A group of seniors at Arborg’s Sunrise Lodge are frustrated by a lack of response from Manitoba Housing in regards to concerns they’ve raised about an aggressive tenant who moved into the building roughly a year ago.
A spokesperson for the seniors, whom the Express has agreed to keep anonymous as they fear reprisal, said many seniors lock themselves in their apartments as they feel the tenant’s behaviour is escalating.
“The tenant is bullying and intimidating seniors who are 80 and 90 years old, calling them f-ing bitches. He has a F..k Trudeau sign on the outside of his apartment door that grandkids see when they come to visit their grandparents. He yells at people to ‘shut those f-ing kids up.’ He mocks a lady who has had a stroke when he walks past her,” said the spokesperson. “It’s been hellish.”
The tenant has also thrown other tenants’ laundry on the floor in the shared laundry room, ripped down meal sign-up sheets for a meal program and kicked over ceramic ornaments and plants that tenants have placed by their front doors, said the spokesperson.
“There are common rules for everybody. You can’t rip down meal sign-up sheets. You can’t throw other people’s laundry on the floor. You can’t walk down the hallway and call seniors a f-ing bitch. But if people tell him that, I think in his mind he takes it as a personal attack,” said the spokesperson. “It’s hard for him because he’s not well. I have empathy for people that are not well. But this is not the place for him.”
The tenants think Manitoba Housing has been transferring low-income or homeless people from the city to rural communities where the provincial social housing department has buildings, said the spokesperson, and many have serious mental health issues that are perhaps not being addressed or monitored.
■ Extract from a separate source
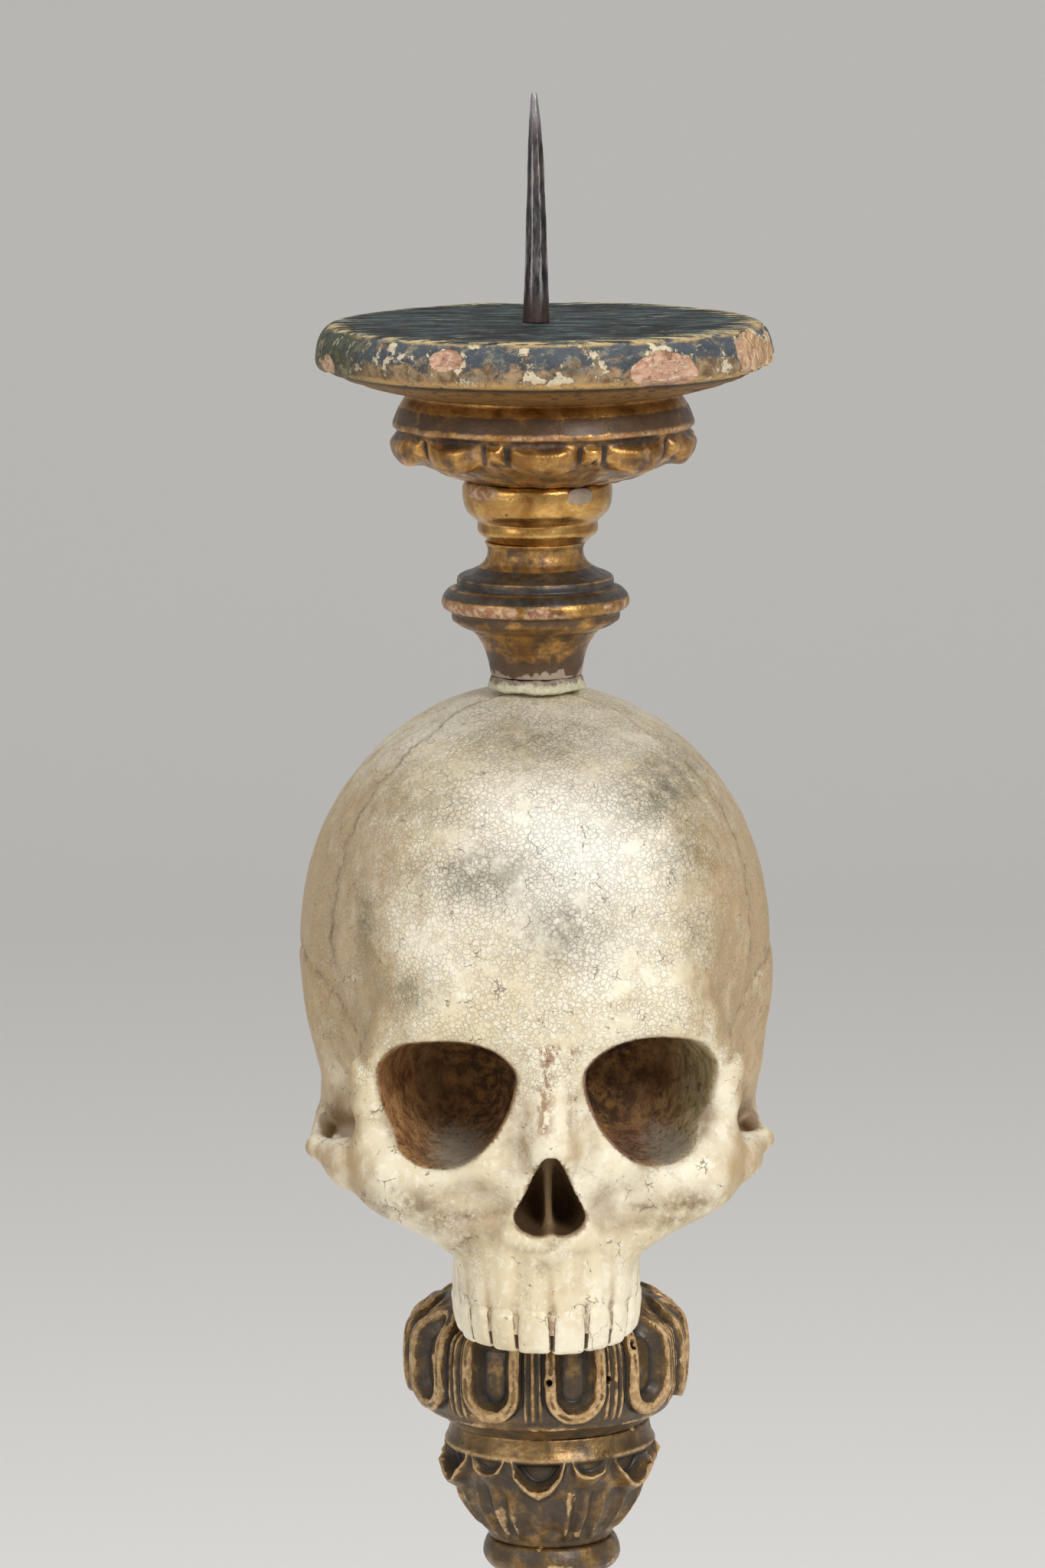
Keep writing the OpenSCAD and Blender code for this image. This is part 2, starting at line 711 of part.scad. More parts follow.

“At Sunrise Lodge there’s at least six people with very bad mental health problems,” said the spokesperson. “The people Manitoba Housing is putting in here have severe mental health problems and they don’t all have a support worker that’s monitoring them and helping them take their medications. There is really is no mental health facility for adults that need this kind of help. Where do you put someone that is not mentally well and needs help? Who has 24-hour care for these people?”
Manitoba Housing used to have a process for dealing with nuisance tenants, said the spokesperson. The first time you got a verbal warning, then a written notice and then you were asked to leave.
“I don’t know if these rules have changed. Nowadays, if you say something, it can be turned against you and they’ll say you’re discriminating against another person. So maybe Manitoba Housing has just pushed the rules aside,” they said. “But there has to be some rules so that we don’t have this kind of situation and people that are so scared and locking themselves in their rooms every day because of one person.”
A number of seniors have told the building manager about the aggressive behaviour, and the manager’s response has been that “if you don’t like it, you don’t have to live here.” Now they’re scared to continue raising concerns with the manager because they think they’ll be “pushed out if they complain.”
“Manitoba Housing is affordable. Everything else is around $1,400 or more for rent,” said the spokesperson. “A lot of people here came off the farm and they don’t have that kind of money. They can’t afford to go anywhere else.”
Manitoba Housing’s regional office was contacted and they were told a report was written. But nothing has happened and the seniors feel the situation is escalating, said the spokesperson.
“Nothing has been done. The seniors have a right to be safe in their own place,” they said. “I guess that’s why we have to go public because no one is helping us. Some of the seniors have put a complaint in writing and said they’re scared of him and it still falls on deaf ears. This can’t go on.”
The Express reached out the Manitoba Housing to ask what steps it has taken to protect seniors at Sunrise Lodge from aggressive behaviour, how it helps tenants who may be experiencing mental health issues and causing problems for other tenants, and whether unhoused people from the city are being placed in rural communities such as Arborg.
A spokesperson for Manitoba Housing said they’re working to resolve the concerns raised at Sunrise Lodge.
“Manitoba Housing’s goal is to promote safe, healthy communities that are inclusive, and encourage self-reliance and shared housing responsibility,” he said. “It takes all concerns brought to attention seriously and works with tenants to resolve them. Manitoba Housing staff are actively working to resolve the concerns brought forward by tenants at Sunrise Lodge.”